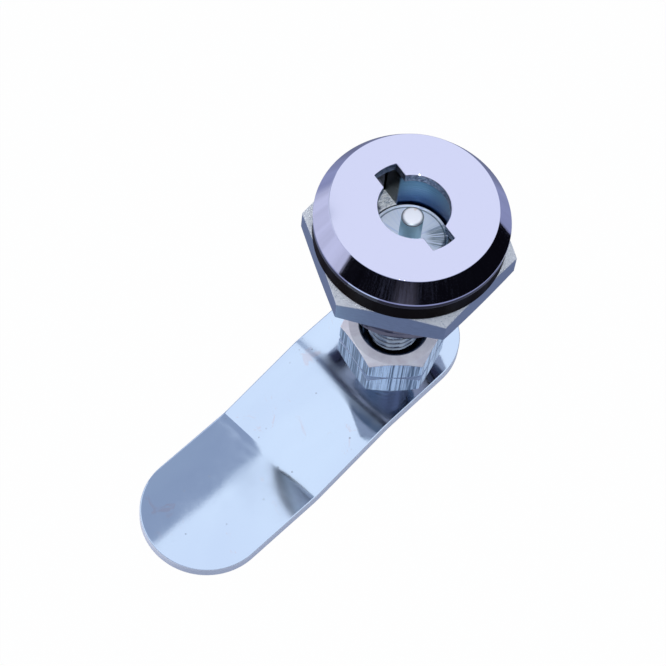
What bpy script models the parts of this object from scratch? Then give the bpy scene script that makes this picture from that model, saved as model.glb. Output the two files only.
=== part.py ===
"""Quarter-turn cam lock with a winged keyhole, a threaded barrel and an adjustable cranked cam.

The origin is on the lock's axis, in the plane where the panel is clamped behind the gasket.
+Z points out of the lock's face and the cam's arm points along -Y.
"""
import math

import bmesh
import bpy
from mathutils import Matrix, Vector

MM = 0.001
GAP = 0.3 * MM                 # between pieces that seat on each other
FIT = 0.2 * MM                 # round a small pin or ball in its hole

# Head and barrel
BARREL_RADIUS = 11.0 * MM
HEAD_LIP = 3.0 * MM            # from the barrel's side to the head's
CHAMFER_WIDTH = 2.0 * MM
CHAMFER_HEIGHT = 3.1 * MM
RIM_HEIGHT = 1.25 * MM
EDGE_BREAK = 0.25 * MM
FACE_PLATE = 1.6 * MM
BARREL_FLAT_DEPTH = 1.0 * MM
BARREL_WALL = 1.9 * MM
BARREL_CHAMFER = 0.6 * MM
GASKET_THICKNESS = 2.55 * MM
GASKET_INSET = 0.1 * MM         # in from the head's side

# Keyhole, with the key bits' wings turned from the cam's arm
KEYHOLE_RADIUS = 5.16 * MM
WING_REACH = 7.38 * MM
WING_WIDTH = 3.7 * MM
WING_DEG = -12.0

# Panel nut
PANEL_NUT_WALL = 2.5 * MM      # from the barrel's side to the nut's flats
PANEL_NUT_HEIGHT = 4.5 * MM
PANEL_NUT_CORNER_DEG = -87.7
PANEL_NUT_CORNER_DROP = 0.45 * MM

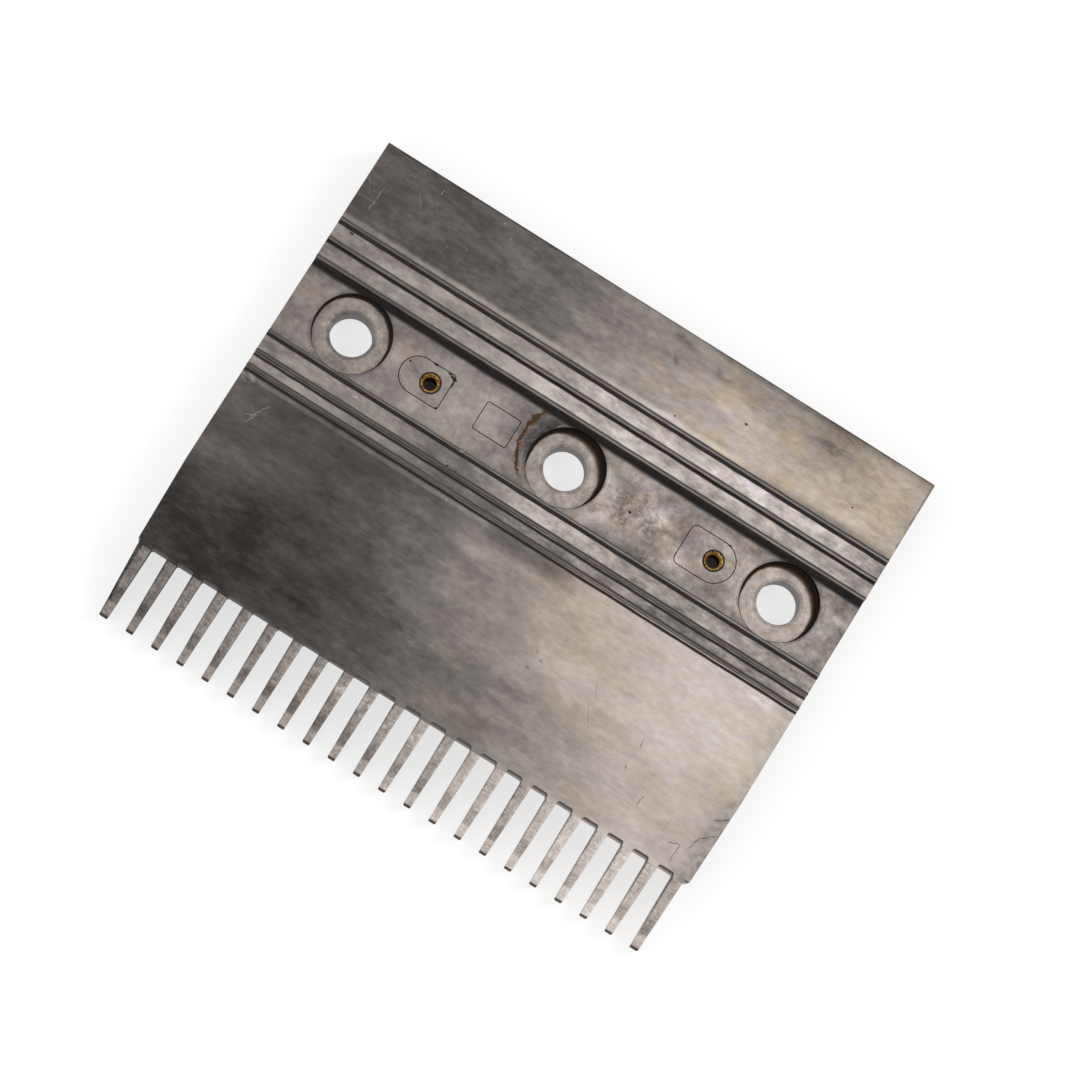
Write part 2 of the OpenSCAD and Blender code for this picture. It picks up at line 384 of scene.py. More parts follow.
def row_end_cutter(side, flare):
    """What is cut away beside the first or the last tooth."""
    root_x = END_TOOTH_X + TOOTH_ROOT_W / 2 + flare
    tip_x = END_TOOTH_X + TOOTH_TIP_W / 2
    far_x = HALF_W + SPARE
    xs = sorted((side * root_x, side * far_x))
    end = block(xs[0], xs[1], TIP_Y - SPARE, ROOT_Y, -SPARE, TREAD_Z + SPARE)
    open_mesh(end)
    pick("VERT", lambda v: near(abs(v.co.x) / MM, root_x) and v.co.y / MM < TIP_Y)
    shift(side * (tip_x - root_x), 0, 0)
    return close_mesh()


def cut_tooth_row(plate):
    centres = [(i - (TOOTH_COUNT - 2) / 2) * TOOTH_PITCH for i in range(TOOTH_COUNT - 1)]
    gaps = copies(gap_cutter(), centres)
    cut(plate, joined([gaps, row_end_cutter(-1, END_TOOTH_FLARE), row_end_cutter(1, 0)]))


def break_tooth_edges(plate):
    row_end = END_TOOTH_X + TOOTH_ROOT_W / 2 + 0.01

    def on_tooth(place):
        return place.y < ROOT_Y + 0.01 and -row_end - END_TOOTH_FLARE < place.x < row_end

    open_mesh(plate)
    bevel(lambda e: sharp(e) and on_tooth(middle(e)), TOOTH_EDGE_R, 2, clamp_overlap=True)
    merge_close()
    close_mesh()


def screw_cutter():
    """Screw hole and counterbore in one, with a broken edge at the channel floor."""
    lip, foot = 0.15, 0.4
    hole = drum(0, 0, CBORE_R, SEAT_Z, FLOOR_Z - lip)
    open_mesh(hole)
    pick("FACE", lambda f: f.normal.z < -0.9)
    bpy.ops.mesh.inset(thickness=(CBORE_R - HOLE_R) * MM)
    lengthen(-SEAT_Z + foot)
    lengthen(-2 * foot, (HOLE_R + 2 * foot) / HOLE_R)
    pick("FACE", lambda f: f.normal.z > 0.9 and near(middle(f).z, FLOOR_Z - lip))
    lengthen(2 * lip, (CBORE_R + 2 * lip) / CBORE_R)
    lengthen(RIB_Z + SPARE - FLOOR_Z)
    bevel(lambda e: sharp(e) and near(middle(e).z, SEAT_Z), 0.35, 3)
    return close_mesh()


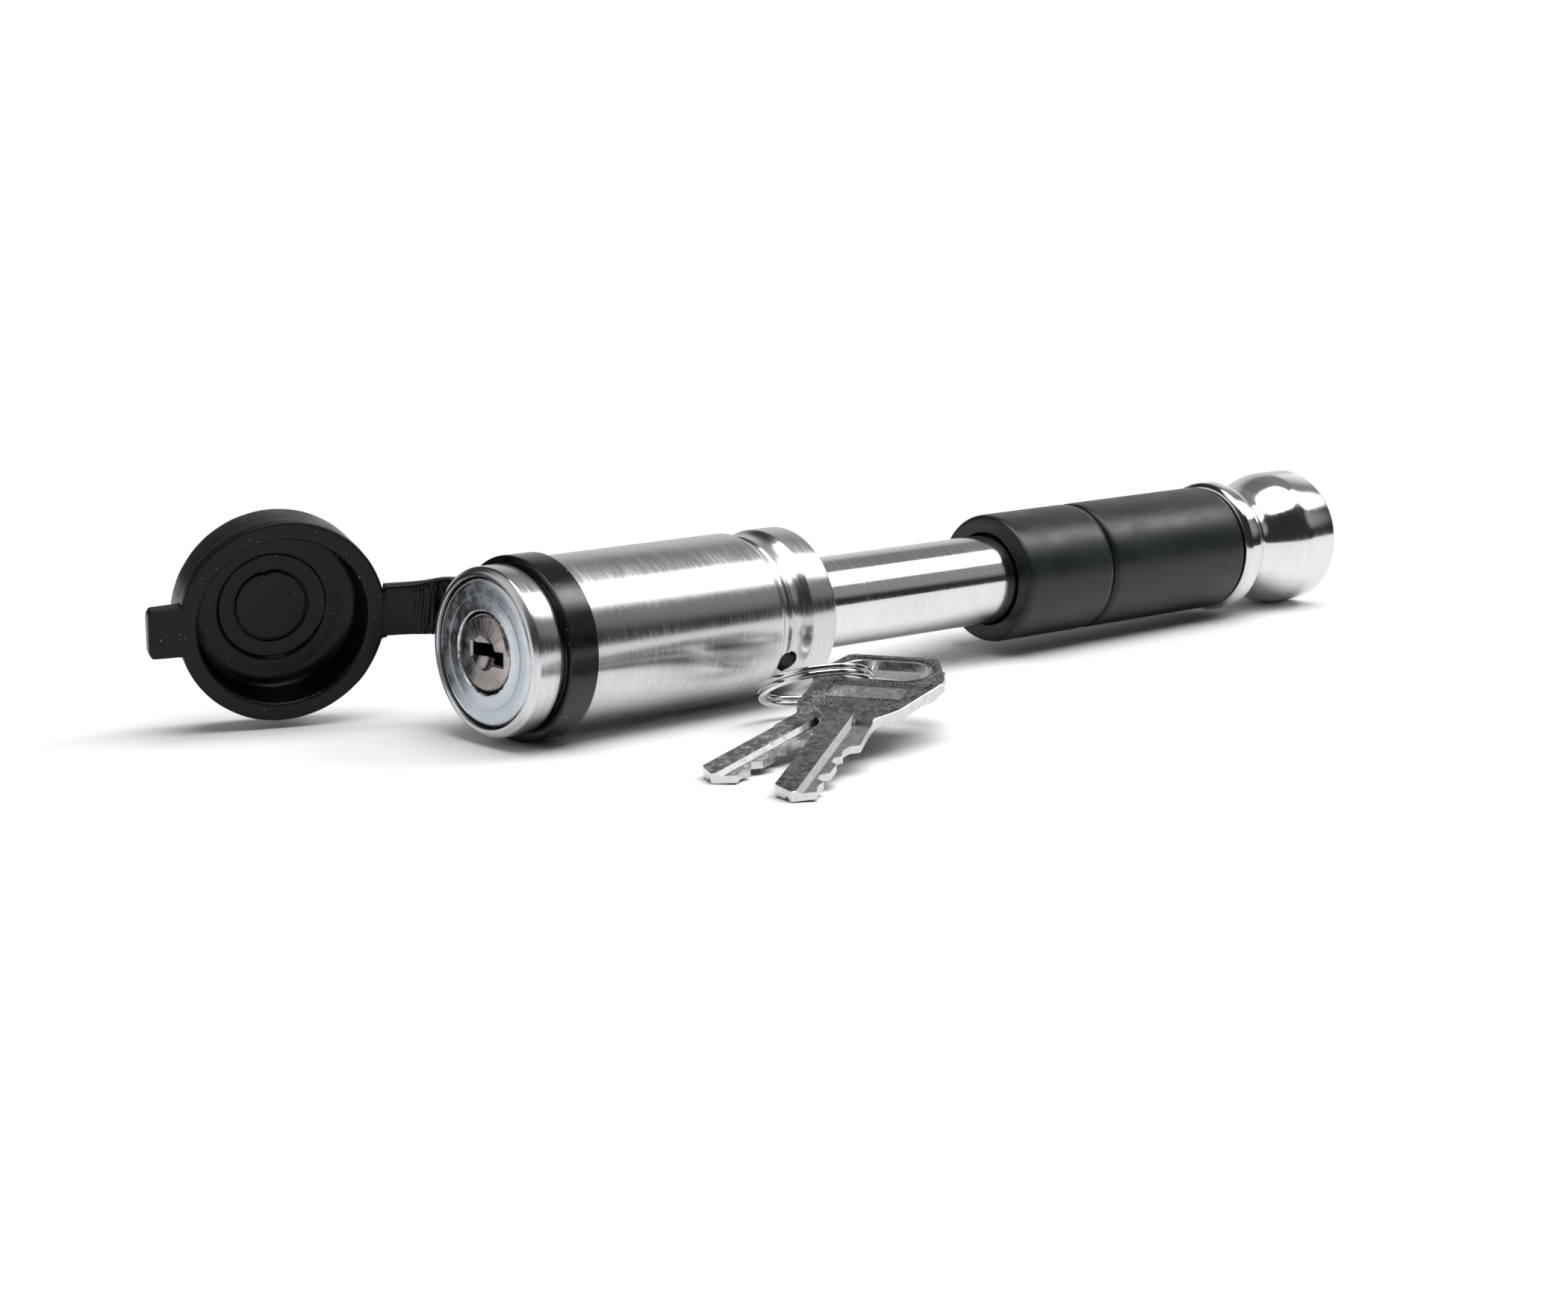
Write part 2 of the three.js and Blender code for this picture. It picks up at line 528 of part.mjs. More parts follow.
// ---- Assembly -----------------------------------------------------------------------------
function makeLock() {
  const lock = new THREE.Group();
  lock.add(makeBarrel(), makeLockCore(), makeCoreRetainingPin(), makeKeyPlug());
  for (let index = 0; index < WAFER_COUNT; index += 1) {
    lock.add(makeWafer(index), makeWaferSpring(index));
  }
  lock.add(makePlugClip(), makeCamRing(), makeBallCage());
  lock.add(makeLockingBall('locking_ball_1', 1), makeLockingBall('locking_ball_2', -1));
  lock.add(makePinSeal(), makeHitchPin());
  lock.add(makeSleeve('sleeve_short', SHORT_SLEEVE), makeSleeve('sleeve_long', LONG_SLEEVE));
  lock.add(makeCapRing());

  const openCap = new THREE.Group();
  openCap.add(makeDustCap(), makeCapDisc());
  openCap.quaternion.copy(capSwing);
  openCap.position.copy(swungPoint(0, 0));
  const capSide = new THREE.Group();
  capSide.add(makeCapStrap(), openCap);
  capSide.rotation.x = CAP_TURN;
  lock.add(capSide);

  lock.position.z = FACE_HEIGHT;
  lock.rotation.y = LIE_TILT;
  return lock;
}

const group = new THREE.Group();
group.add(makeLock(), makeSplitRing(), ...KEY_POSES.map(placeKey));

// The origin is under the middle of everything, on the table.
group.updateMatrixWorld(true);
const bounds = new THREE.Box3().setFromObject(group, true);
const middle = bounds.getCenter(new THREE.Vector3());
group.position.set(-middle.x, -middle.y, -bounds.min.z);
group.updateMatrixWorld(true);

export default group;
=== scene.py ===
"""Hitch pin lock: the looks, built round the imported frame. Shapes are in millimetres in the lock's own
frame, with X from the lock face to the knob, and become metres where a mesh is made."""
import json
import math

import bmesh
import bpy
from mathutils import Matrix, Vector, geometry, noise


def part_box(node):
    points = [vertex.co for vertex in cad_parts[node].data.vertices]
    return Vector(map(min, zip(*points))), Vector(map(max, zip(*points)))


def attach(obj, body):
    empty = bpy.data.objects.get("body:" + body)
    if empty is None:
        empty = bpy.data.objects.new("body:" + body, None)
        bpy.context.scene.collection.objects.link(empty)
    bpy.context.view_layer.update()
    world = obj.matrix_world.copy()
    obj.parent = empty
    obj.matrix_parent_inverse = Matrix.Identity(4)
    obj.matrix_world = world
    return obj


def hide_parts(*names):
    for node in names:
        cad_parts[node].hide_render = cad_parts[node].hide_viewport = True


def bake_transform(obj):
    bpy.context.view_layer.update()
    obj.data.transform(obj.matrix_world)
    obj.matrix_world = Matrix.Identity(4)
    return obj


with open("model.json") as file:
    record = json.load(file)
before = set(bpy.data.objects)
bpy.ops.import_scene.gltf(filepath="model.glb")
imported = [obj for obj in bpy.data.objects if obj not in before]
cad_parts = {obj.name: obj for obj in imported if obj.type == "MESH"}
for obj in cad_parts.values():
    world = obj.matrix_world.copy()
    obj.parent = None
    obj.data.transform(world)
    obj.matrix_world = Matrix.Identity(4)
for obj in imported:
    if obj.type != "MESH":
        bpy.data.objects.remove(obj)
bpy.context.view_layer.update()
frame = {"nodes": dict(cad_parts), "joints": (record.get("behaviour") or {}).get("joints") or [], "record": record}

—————

• Stated exercise
Quote the preceding listing precisely and completely, omitting its images.

• Solution to the problem
What bpy script models the parts of this object from scratch? Then give the bpy scene script that makes this picture from that model, saved as model.glb. Output the two files only.
=== part.py ===
"""Quarter-turn cam lock with a winged keyhole, a threaded barrel and an adjustable cranked cam.

The origin is on the lock's axis, in the plane where the panel is clamped behind the gasket.
+Z points out of the lock's face and the cam's arm points along -Y.
"""
import math

import bmesh
import bpy
from mathutils import Matrix, Vector

MM = 0.001
GAP = 0.3 * MM                 # between pieces that seat on each other
FIT = 0.2 * MM                 # round a small pin or ball in its hole

# Head and barrel
BARREL_RADIUS = 11.0 * MM
HEAD_LIP = 3.0 * MM            # from the barrel's side to the head's
CHAMFER_WIDTH = 2.0 * MM
CHAMFER_HEIGHT = 3.1 * MM
RIM_HEIGHT = 1.25 * MM
EDGE_BREAK = 0.25 * MM
FACE_PLATE = 1.6 * MM
BARREL_FLAT_DEPTH = 1.0 * MM
BARREL_WALL = 1.9 * MM
BARREL_CHAMFER = 0.6 * MM
GASKET_THICKNESS = 2.55 * MM
GASKET_INSET = 0.1 * MM         # in from the head's side

# Keyhole, with the key bits' wings turned from the cam's arm
KEYHOLE_RADIUS = 5.16 * MM
WING_REACH = 7.38 * MM
WING_WIDTH = 3.7 * MM
WING_DEG = -12.0

# Panel nut
PANEL_NUT_WALL = 2.5 * MM      # from the barrel's side to the nut's flats
PANEL_NUT_HEIGHT = 4.5 * MM
PANEL_NUT_CORNER_DEG = -87.7
PANEL_NUT_CORNER_DROP = 0.45 * MM

Write part 2 of the OpenSCAD and Blender code for this picture. It picks up at line 384 of scene.py. More parts follow.
def row_end_cutter(side, flare):
    """What is cut away beside the first or the last tooth."""
    root_x = END_TOOTH_X + TOOTH_ROOT_W / 2 + flare
    tip_x = END_TOOTH_X + TOOTH_TIP_W / 2
    far_x = HALF_W + SPARE
    xs = sorted((side * root_x, side * far_x))
    end = block(xs[0], xs[1], TIP_Y - SPARE, ROOT_Y, -SPARE, TREAD_Z + SPARE)
    open_mesh(end)
    pick("VERT", lambda v: near(abs(v.co.x) / MM, root_x) and v.co.y / MM < TIP_Y)
    shift(side * (tip_x - root_x), 0, 0)
    return close_mesh()


def cut_tooth_row(plate):
    centres = [(i - (TOOTH_COUNT - 2) / 2) * TOOTH_PITCH for i in range(TOOTH_COUNT - 1)]
    gaps = copies(gap_cutter(), centres)
    cut(plate, joined([gaps, row_end_cutter(-1, END_TOOTH_FLARE), row_end_cutter(1, 0)]))


def break_tooth_edges(plate):
    row_end = END_TOOTH_X + TOOTH_ROOT_W / 2 + 0.01

    def on_tooth(place):
        return place.y < ROOT_Y + 0.01 and -row_end - END_TOOTH_FLARE < place.x < row_end

    open_mesh(plate)
    bevel(lambda e: sharp(e) and on_tooth(middle(e)), TOOTH_EDGE_R, 2, clamp_overlap=True)
    merge_close()
    close_mesh()


def screw_cutter():
    """Screw hole and counterbore in one, with a broken edge at the channel floor."""
    lip, foot = 0.15, 0.4
    hole = drum(0, 0, CBORE_R, SEAT_Z, FLOOR_Z - lip)
    open_mesh(hole)
    pick("FACE", lambda f: f.normal.z < -0.9)
    bpy.ops.mesh.inset(thickness=(CBORE_R - HOLE_R) * MM)
    lengthen(-SEAT_Z + foot)
    lengthen(-2 * foot, (HOLE_R + 2 * foot) / HOLE_R)
    pick("FACE", lambda f: f.normal.z > 0.9 and near(middle(f).z, FLOOR_Z - lip))
    lengthen(2 * lip, (CBORE_R + 2 * lip) / CBORE_R)
    lengthen(RIB_Z + SPARE - FLOOR_Z)
    bevel(lambda e: sharp(e) and near(middle(e).z, SEAT_Z), 0.35, 3)
    return close_mesh()


Write part 2 of the three.js and Blender code for this picture. It picks up at line 528 of part.mjs. More parts follow.
// ---- Assembly -----------------------------------------------------------------------------
function makeLock() {
  const lock = new THREE.Group();
  lock.add(makeBarrel(), makeLockCore(), makeCoreRetainingPin(), makeKeyPlug());
  for (let index = 0; index < WAFER_COUNT; index += 1) {
    lock.add(makeWafer(index), makeWaferSpring(index));
  }
  lock.add(makePlugClip(), makeCamRing(), makeBallCage());
  lock.add(makeLockingBall('locking_ball_1', 1), makeLockingBall('locking_ball_2', -1));
  lock.add(makePinSeal(), makeHitchPin());
  lock.add(makeSleeve('sleeve_short', SHORT_SLEEVE), makeSleeve('sleeve_long', LONG_SLEEVE));
  lock.add(makeCapRing());

  const openCap = new THREE.Group();
  openCap.add(makeDustCap(), makeCapDisc());
  openCap.quaternion.copy(capSwing);
  openCap.position.copy(swungPoint(0, 0));
  const capSide = new THREE.Group();
  capSide.add(makeCapStrap(), openCap);
  capSide.rotation.x = CAP_TURN;
  lock.add(capSide);

  lock.position.z = FACE_HEIGHT;
  lock.rotation.y = LIE_TILT;
  return lock;
}

const group = new THREE.Group();
group.add(makeLock(), makeSplitRing(), ...KEY_POSES.map(placeKey));

// The origin is under the middle of everything, on the table.
group.updateMatrixWorld(true);
const bounds = new THREE.Box3().setFromObject(group, true);
const middle = bounds.getCenter(new THREE.Vector3());
group.position.set(-middle.x, -middle.y, -bounds.min.z);
group.updateMatrixWorld(true);

export default group;
=== scene.py ===
"""Hitch pin lock: the looks, built round the imported frame. Shapes are in millimetres in the lock's own
frame, with X from the lock face to the knob, and become metres where a mesh is made."""
import json
import math

import bmesh
import bpy
from mathutils import Matrix, Vector, geometry, noise


def part_box(node):
    points = [vertex.co for vertex in cad_parts[node].data.vertices]
    return Vector(map(min, zip(*points))), Vector(map(max, zip(*points)))


def attach(obj, body):
    empty = bpy.data.objects.get("body:" + body)
    if empty is None:
        empty = bpy.data.objects.new("body:" + body, None)
        bpy.context.scene.collection.objects.link(empty)
    bpy.context.view_layer.update()
    world = obj.matrix_world.copy()
    obj.parent = empty
    obj.matrix_parent_inverse = Matrix.Identity(4)
    obj.matrix_world = world
    return obj


def hide_parts(*names):
    for node in names:
        cad_parts[node].hide_render = cad_parts[node].hide_viewport = True


def bake_transform(obj):
    bpy.context.view_layer.update()
    obj.data.transform(obj.matrix_world)
    obj.matrix_world = Matrix.Identity(4)
    return obj


with open("model.json") as file:
    record = json.load(file)
before = set(bpy.data.objects)
bpy.ops.import_scene.gltf(filepath="model.glb")
imported = [obj for obj in bpy.data.objects if obj not in before]
cad_parts = {obj.name: obj for obj in imported if obj.type == "MESH"}
for obj in cad_parts.values():
    world = obj.matrix_world.copy()
    obj.parent = None
    obj.data.transform(world)
    obj.matrix_world = Matrix.Identity(4)
for obj in imported:
    if obj.type != "MESH":
        bpy.data.objects.remove(obj)
bpy.context.view_layer.update()
frame = {"nodes": dict(cad_parts), "joints": (record.get("behaviour") or {}).get("joints") or [], "record": record}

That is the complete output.